Who’s shopping Mark Latham’s tell-all to the commercial networks? Today’s Media Beast column in The Guardian suggests it’s none other than celebrity agent extraordinaire Max Markson.
We were a little shocked to read of it and called Markson this morning just to be sure. “I’m just doing a little work for him,” he said when asked if he was Latham’s new agent.
Why were we surprised? Well, because Max Markson is the father of Sharri Markson, The Australian‘s media editor, who’s been a frequent target of Latham’s ire in the past.
Only last Saturday, he accused the media editor of being a hypocrite of the worst sort during an abusive public lecture at the Melbourne Writers Festival (we wrote about the wash-up here — on Monday, News Corp’s lawyers were poring over the tapes to see if Markson had been defamed).
But it was only the most recent in a long line of criticisms the former Labor leader has levelled at the journalist.
In November 2014, Latham wrote of his experience with Sharri Markson, accusing her of dodgy journalism for years earlier approaching a local antique furniture-shop owner to try to dig up dirt on the former Labor leader.
“Only towards the end of the exchange did Markson identify herself as a journalist seeking material for publication. This was a clear breach of ethical standards. If she had been upfront and honest, the store owner would not have divulged my details. In compiling her story, Markson wrote about the painting of my front fence and activities in our swimming pool. She told her readers that my home had been ‘furnished by antiques from a nearby store’ — the garden chairs.
“Today, Markson is the media editor for The Australian, lecturing others on media ethics. This is how it works at News Corp. Any ruse, any lie, any invasion of privacy is acceptable in the name of publishing voyeuristic information. And then the reporter is promoted — in Markson’s case, posing as an arbiter of industry standards.”
Latham was only warming up. He reprised the attack in the Spectator Australia that month:
“I have struck gold with the Australian’s Media Editor, Sharri Markson. She first entered my orbit in November 2007 when she sat voyeur-style in front of my house all day, purportedly writing a story for the Sunday Telegraph. It was more like a scene from Fatal Attraction, as she chronicled events in the Latham family swimming pool and the painting of our front boundary fence. She’s a big thinker on top of the big national issues. Luckily, I had already locked up the kids’ bunnies.
“More recently, Markson has earned the sobriquet ‘Hansard’ for her recycling of editor Chris Mitchell’s views at the Oz. After writing a send-up in the AFR, I spoke to Markson and she said she was ‘proud’ of her association with Mitchell and her fawning articles about him. ‘He’s the most inspirational man I have ever worked for,’ she swooned, oblivious as to how others in the media are belly-laughing at her hagiography.
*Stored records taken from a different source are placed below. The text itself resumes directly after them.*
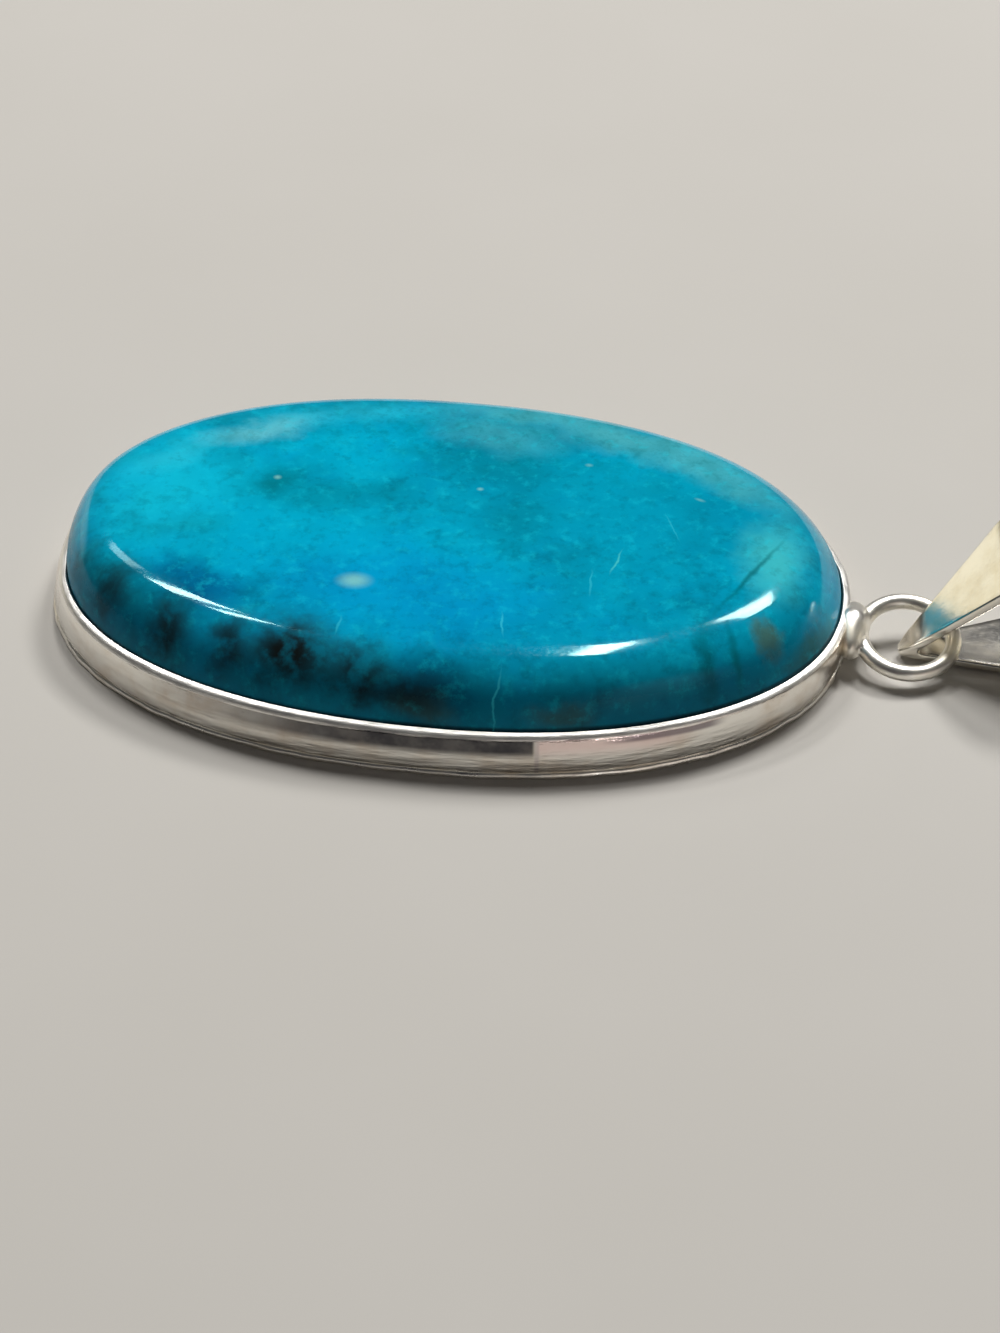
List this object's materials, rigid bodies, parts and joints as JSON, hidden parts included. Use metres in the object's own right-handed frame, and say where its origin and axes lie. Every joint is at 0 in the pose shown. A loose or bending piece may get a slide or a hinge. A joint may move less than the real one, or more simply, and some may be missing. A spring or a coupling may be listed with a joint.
{
  "type": "gemstone pendant",
  "caption": "Polished oval blue-green cabochon in a plain silver setting with a jump ring and a hinged, folded bail for a chain.",
  "frame": {"origin": "middle of the flat back of the setting", "axes": "+X along the oval towards the jump ring and bail, +Y across the oval, +Z out of the stone's face"},
  "size_m": [0.0518, 0.025, 0.0068],
  "materials": {
    "silver_back": "satin silver",
    "silver": "polished silver",
    "chrysocolla": "polished"
  },
  "bodies": {
    "setting": {"back_plate": "silver_back", "bezel": "silver", "cabochon": "chrysocolla", "jump_ring": "silver"},
    "bail": {"bail": "silver"}
  },
  "joints": [
    {"name": "bail_swing", "type": "hinge", "parent": "setting", "child": "bail", "pos_m": [0.02417, -0.00018, 0.00132], "axis": [0.225, -0.9744, 0], "range_deg": [-85, 75]}
  ]
}
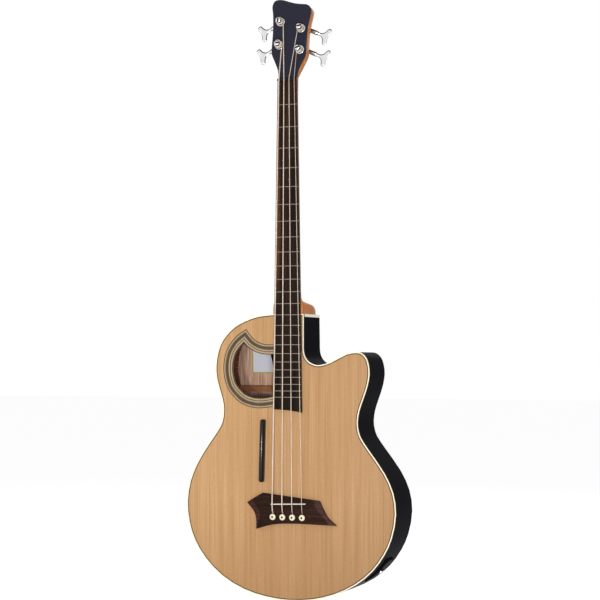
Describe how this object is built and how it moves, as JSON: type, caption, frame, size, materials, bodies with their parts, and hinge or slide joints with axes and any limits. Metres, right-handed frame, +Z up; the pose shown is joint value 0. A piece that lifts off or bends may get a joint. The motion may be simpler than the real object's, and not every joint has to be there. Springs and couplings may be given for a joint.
{
  "type": "acoustic bass guitar",
  "caption": "Cutaway acoustic bass guitar with an offset sound hole, lined fretless board, angled dark bridge, pinned strings and geared tuners.",
  "frame": {"origin": "on the centre line where the nut meets the board, level with the front of the soundboard", "axes": "+Z up along the neck towards the headstock, +X to the treble side with the cutaway, the strings face -Y"},
  "size_m": [0.4597, 0.1314, 1.2523],
  "materials": {
    "top_wood": "clear satin over straight-grained spruce",
    "rosette_wood": "satin, dark band between thin cream lines",
    "back_wood": "clear gloss",
    "side_finish": "gloss black",
    "binding": "polished cream",
    "inner_wood": "bare sanded wood",
    "label_paper": "matt paper, no text",
    "neck_wood": "clear satin",
    "board_wood": "oiled, dark with brown streaks",
    "pin_and_saddle": "polished cream",
    "steel": "plain",
    "bridge_wood": "oiled",
    "gloss_black": "gloss",
    "headstock_face": "satin black",
    "chrome": "polished",
    "string_metal": "wound bronze-coloured metal"
  },
  "bodies": {
    "instrument": {"soundboard": "top_wood", "rosette": "rosette_wood", "back_plate": "back_wood", "side_rim": "side_finish", "binding_front": "binding", "binding_back": "binding", "lining_front": "inner_wood", "lining_back": "inner_wood", "neck_block": "inner_wood", "tail_block": "inner_wood", "cross_brace": "inner_wood", "back_brace_upper": "inner_wood", "back_brace_middle": "inner_wood", "back_brace_lower": "inner_wood", "bridge_plate": "inner_wood", "label": "label_paper", "neck": "neck_wood", "fingerboard": "board_wood", "nut": "headstock_face", "truss_rod": "steel", "neck_bolt_front": "steel", "neck_bolt_back": "steel", "bridge": "bridge_wood", "saddle": "pin_and_saddle", "saddle_pickup": "steel", "thumbrest": "gloss_black", "strap_button_tail": "chrome", "strap_button_heel": "chrome", "jack_plate": "gloss_black", "jack": "chrome", "headstock_veneer": "headstock_face", "bridge_pin_e": "pin_and_saddle", "string_e": "string_metal", "tuner_ferrule_e": "chrome", "tuner_housing_e": "chrome", "bridge_pin_a": "pin_and_saddle", "string_a": "string_metal", "tuner_ferrule_a": "chrome", "tuner_housing_a": "chrome", "bridge_pin_d": "pin_and_saddle", "string_d": "string_metal", "tuner_ferrule_d": "chrome", "tuner_housing_d": "chrome", "bridge_pin_g": "pin_and_saddle", "string_g": "string_metal", "tuner_ferrule_g": "chrome", "tuner_housing_g": "chrome"},
    "key_e": {"tuner_key_e": "chrome"},
    "post_e": {"tuner_post_e": "chrome", "winding_e": "string_metal"},
    "key_a": {"tuner_key_a": "chrome"},
    "post_a": {"tuner_post_a": "chrome", "winding_a": "string_metal"},
    "key_d": {"tuner_key_d": "chrome"},
    "post_d": {"tuner_post_d": "chrome", "winding_d": "string_metal"},
    "key_g": {"tuner_key_g": "chrome"},
    "post_g": {"tuner_post_g": "chrome", "winding_g": "string_metal"}
  },
  "joints": [
    {"name": "key_turn_e", "type": "hinge", "parent": "instrument", "child": "key_e", "pos_m": [-0.02583, 0.0332, 0.07992], "axis": [-0.9114, -0.0644, -0.4064], "continuous": true},
    {"name": "post_turn_e", "type": "hinge", "parent": "instrument", "child": "post_e", "pos_m": [-0.0229, 0.01125, 0.07683], "axis": [0, -0.9877, 0.1564], "continuous": true},
    {"name": "key_turn_a", "type": "hinge", "parent": "instrument", "child": "key_a", "pos_m": [-0.02583, 0.04097, 0.12895], "axis": [-0.9114, -0.0644, -0.4064], "continuous": true},
    {"name": "post_turn_a", "type": "hinge", "parent": "instrument", "child": "post_a", "pos_m": [-0.0229, 0.01902, 0.12585], "axis": [0, -0.9877, 0.1564], "continuous": true},
    {"name": "key_turn_d", "type": "hinge", "parent": "instrument", "child": "key_d", "pos_m": [0.02583, 0.03839, 0.11266], "axis": [0.9114, -0.0644, -0.4064], "continuous": true},
    {"name": "post_turn_d", "type": "hinge", "parent": "instrument", "child": "post_d", "pos_m": [0.0229, 0.01644, 0.10957], "axis": [0, -0.9877, 0.1564], "continuous": true},
    {"name": "key_turn_g", "type": "hinge", "parent": "instrument", "child": "key_g", "pos_m": [0.02583, 0.03126, 0.06766], "axis": [0.9114, -0.0644, -0.4064], "continuous": true},
    {"name": "post_turn_g", "type": "hinge", "parent": "instrument", "child": "post_g", "pos_m": [0.0229, 0.00931, 0.06457], "axis": [0, -0.9877, 0.1564], "continuous": true}
  ],
  "couplings": [
    {"joint": "post_turn_e", "follows": "key_turn_e", "ratio": 0.071429},
    {"joint": "post_turn_a", "follows": "key_turn_a", "ratio": 0.071429},
    {"joint": "post_turn_d", "follows": "key_turn_d", "ratio": 0.071429},
    {"joint": "post_turn_g", "follows": "key_turn_g", "ratio": 0.071429}
  ]
}
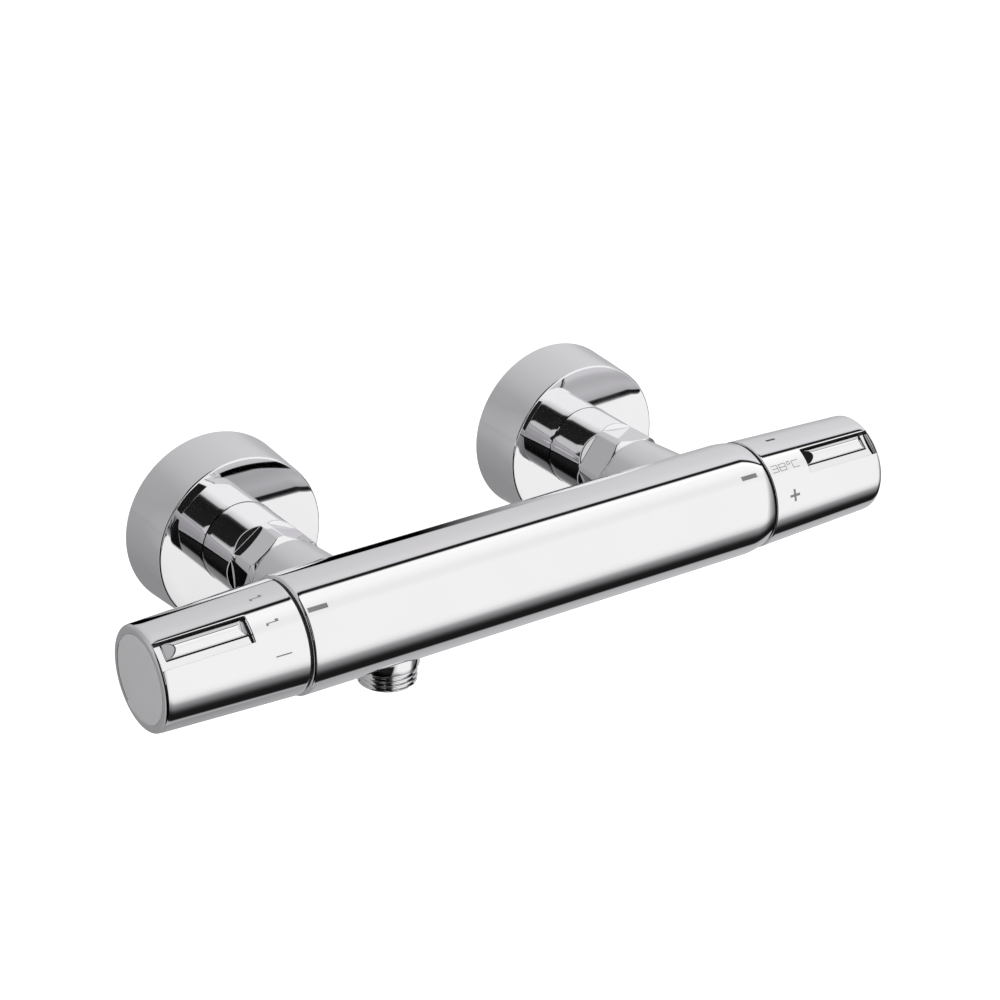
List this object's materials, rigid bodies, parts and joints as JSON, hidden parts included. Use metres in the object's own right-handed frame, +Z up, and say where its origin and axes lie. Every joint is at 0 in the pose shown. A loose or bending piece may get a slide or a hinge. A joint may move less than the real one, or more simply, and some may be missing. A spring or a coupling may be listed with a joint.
{
  "type": "thermostatic shower valve",
  "caption": "Chromed wall-mounted thermostatic shower bar valve with press-button end handles, round wall rosettes on union nuts and a threaded hose outlet below.",
  "frame": {"origin": "in the plane of the wall, midway between the axes of the inlets", "axes": "+X along the bar towards the temperature handle, +Y into the wall, +Z up"},
  "size_m": [0.302, 0.128, 0.0678],
  "materials": {
    "chrome": "polished chrome plate",
    "brass": "machined brass",
    "rubber": "moulded black rubber",
    "white_plastic": "moulded engineering plastic",
    "dark_plastic": "moulded dark plastic",
    "ceramic": "lapped ceramic",
    "steel": "stainless steel",
    "copper": "copper capsule"
  },
  "bodies": {
    "valve": {"valve_body": "chrome", "outlet_nipple": "chrome", "hot_connector": "brass", "hot_inlet_tail": "brass", "hot_filter_washer": "rubber", "hot_check_housing": "white_plastic", "hot_check_spring": "steel", "cold_connector": "brass", "cold_inlet_tail": "brass", "cold_filter_washer": "rubber", "cold_check_housing": "white_plastic", "cold_check_spring": "steel", "flow_seal": "rubber", "flow_fixed_disc": "ceramic", "flow_housing": "brass", "flow_retaining_nut": "brass", "flow_stop_ring": "dark_plastic", "thermo_housing": "dark_plastic", "thermo_seals": "rubber", "thermo_spring": "steel", "temp_retaining_nut": "brass", "temp_stop_ring": "dark_plastic"},
    "flow_grip": {"flow_handle": "chrome", "flow_handle_cap": "chrome", "flow_carrier": "white_plastic", "flow_handle_screw": "steel", "flow_spindle": "brass", "flow_moving_disc": "ceramic", "flow_button_spring": "steel"},
    "flow_press": {"flow_button": "chrome"},
    "temp_grip": {"temp_handle": "chrome", "temp_handle_cap": "chrome", "temp_carrier": "white_plastic", "temp_handle_screw": "steel", "temp_spindle": "brass", "temp_button_spring": "steel"},
    "temp_press": {"temp_button": "chrome"},
    "regulator": {"thermo_shuttle": "dark_plastic", "wax_element": "copper", "regulating_nut": "brass"},
    "hot_valve_disc": {"hot_check_poppet": "white_plastic"},
    "hot_nut": {"hot_union_nut": "chrome"},
    "hot_cover": {"hot_rosette": "chrome"},
    "cold_valve_disc": {"cold_check_poppet": "white_plastic"},
    "cold_nut": {"cold_union_nut": "chrome"},
    "cold_cover": {"cold_rosette": "chrome"}
  },
  "joints": [
    {"name": "flow_handle_turn", "type": "hinge", "parent": "valve", "child": "flow_grip", "pos_m": [-0.125, -0.091, 0], "axis": [1, 0, 0], "range_deg": [-45, 45]},
    {"name": "temp_handle_turn", "type": "hinge", "parent": "valve", "child": "temp_grip", "pos_m": [0.125, -0.091, 0], "axis": [1, 0, 0], "range_deg": [-90, 150]},
    {"name": "flow_button_press", "type": "slide", "parent": "flow_grip", "child": "flow_press", "axis": [0, 0.6717, -0.7408], "range_m": [0, 0.0014], "stiffness_N_per_m": 1500, "springref_m": -0.002, "deforming": ["flow_button_spring"]},
    {"name": "temp_button_press", "type": "slide", "parent": "temp_grip", "child": "temp_press", "axis": [0, 0.6717, -0.7408], "range_m": [0, 0.0014], "stiffness_N_per_m": 1500, "springref_m": -0.002, "deforming": ["temp_button_spring"]},
    {"name": "thermo_shuttle_slide", "type": "slide", "parent": "valve", "child": "regulator", "axis": [1, 0, 0], "range_m": [-0.0013, 0.0008], "deforming": ["thermo_spring"]},
    {"name": "hot_check_slide", "type": "slide", "parent": "valve", "child": "hot_valve_disc", "axis": [0, -1, 0], "range_m": [0, 0.0025], "stiffness_N_per_m": 50, "springref_m": -0.002, "deforming": ["hot_check_spring"]},
    {"name": "hot_nut_spin", "type": "hinge", "parent": "valve", "child": "hot_nut", "pos_m": [-0.075, -0.04, 0], "axis": [0, 1, 0], "continuous": true},
    {"name": "hot_cover_slide", "type": "slide", "parent": "valve", "child": "hot_cover", "axis": [0, -1, 0], "range_m": [0, 0.012]},
    {"name": "cold_check_slide", "type": "slide", "parent": "valve", "child": "cold_valve_disc", "axis": [0, -1, 0], "range_m": [0, 0.0025], "stiffness_N_per_m": 50, "springref_m": -0.002, "deforming": ["cold_check_spring"]},
    {"name": "cold_nut_spin", "type": "hinge", "parent": "valve", "child": "cold_nut", "pos_m": [0.075, -0.04, 0], "axis": [0, 1, 0], "continuous": true},
    {"name": "cold_cover_slide", "type": "slide", "parent": "valve", "child": "cold_cover", "axis": [0, -1, 0], "range_m": [0, 0.012]}
  ],
  "couplings": [
    {"joint": "thermo_shuttle_slide", "follows": "temp_handle_turn", "m_per_rad": -0.000477}
  ]
}
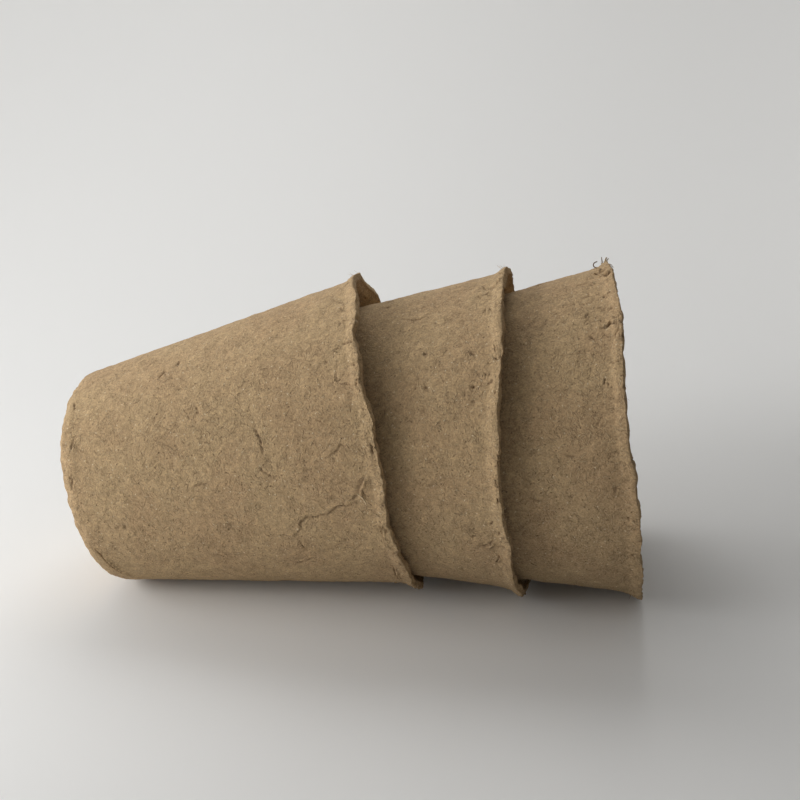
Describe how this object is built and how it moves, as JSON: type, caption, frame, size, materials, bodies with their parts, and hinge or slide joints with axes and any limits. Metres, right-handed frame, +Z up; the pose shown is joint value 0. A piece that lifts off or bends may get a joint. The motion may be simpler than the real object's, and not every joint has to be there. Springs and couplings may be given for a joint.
{
  "type": "peat pot",
  "caption": "Round tapered plant pots of moulded peat and wood pulp, loosely nested and lying on their side, each sliding out of the next.",
  "frame": {"origin": "on the surface that the pots lie on, under the middle of the nest", "axes": "+X along the nest, from the outer pot's base to the mouths; +Z up; +Y to the left of someone looking along +X"},
  "size_m": [0.1466, 0.0902, 0.0818],
  "materials": {
    "peat_pulp": "matt, fibrous moulded peat and wood pulp"
  },
  "bodies": {
    "outer_pot": {"outer_pot": "peat_pulp"},
    "middle_pot": {"middle_pot": "peat_pulp"},
    "inner_pot": {"inner_pot": "peat_pulp"}
  },
  "joints": [
    {"name": "middle_pot_slide", "type": "slide", "parent": "outer_pot", "child": "middle_pot", "axis": [0.984, -0.1559, 0.0859], "range_m": [0, 0.054]},
    {"name": "inner_pot_slide", "type": "slide", "parent": "middle_pot", "child": "inner_pot", "axis": [0.9894, -0.125, 0.0739], "range_m": [0, 0.06]}
  ]
}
This is the kind of callow, delusional nonsense on which satirists thrive.”
Apparently he wanted to write on Markson again, but we learned (through Markson’s Media Diary column in the Oz) that Speccie editor Rowan Dean had refused to run the column, wanting Latham to focus on more deserving targets, which Latham described as “censorship”. He quit the magazine.
“I love my daughter very much,” Max Markson said when we asked why he would be representing a man with such a history of attacking his daughter. “This is purely a commercial decision.”